I think modesty comes from within. It is more how you treat yourself then any item of clothing. You can be completely naked, but treat yourself as a thing of beauty to be respected, and be modest. You can be completely covered, but behave in a base way showing yourself disrespect,and be immodest. When you respect yourself, you are naturally modest. No veil or hijab can MAKE anyone modest or safe.

Jamie

Jasmina,

I applaud you on your comments. I agree with Paula that modesty comes from within. A good and holy woman is not made by the traditional clothing she wears. As you pointed out she stands out as an easy target, and is not hidden for protection. Of course on would still need to decide to dress modestly, but I don't think that thought was in uestion.There is so much the Muslim and Christian faiths share,and reaching an authentic dignity of women and all mankind is a goal we must all continue to discuss.

Anne

Hmm. I agree and disagree with both Paula and Jamie.

I do agree that a girl (I'm 21 and about-to-be-married, but I still feel strange sometimes calling myself a woman!) can be covered head to toe and still behave in an impure fashion, but I think this is quite a phenomanon today. I have yet to see such a thing, although it may have something to do with the fact that I am in college.

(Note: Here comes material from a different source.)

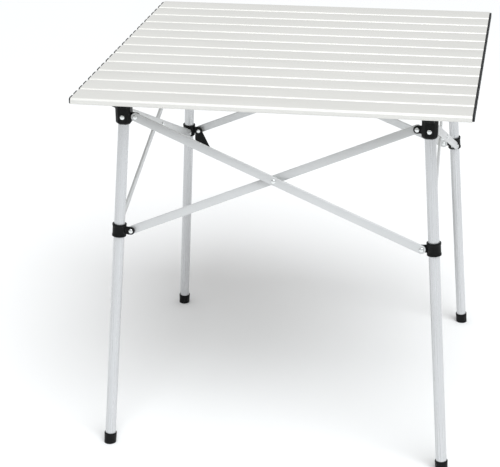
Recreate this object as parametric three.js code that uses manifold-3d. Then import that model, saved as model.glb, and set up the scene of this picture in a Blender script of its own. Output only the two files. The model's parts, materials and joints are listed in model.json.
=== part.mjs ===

Back in the Garden of Eden, before the fall, Adam and Eve could walk around without clothes because here was no sin. But no matter how dignified, or respectful of myself I am, if I walked out my door onto my college campus right now with no clothes on....I would NOT be respected as a unique creation, I would be lusted after. And no guy would believe that I have "inward virtue" (trust me I know...after beginning a new, chaste life, I wore a rather scanty bikini to the beach and was treated as an object, despite my insistence to the contrary) Bottom line. Are men responsible for their thoughts, lustful or no? Of course, but I am to a degree responsible as well for thoughts I stir up.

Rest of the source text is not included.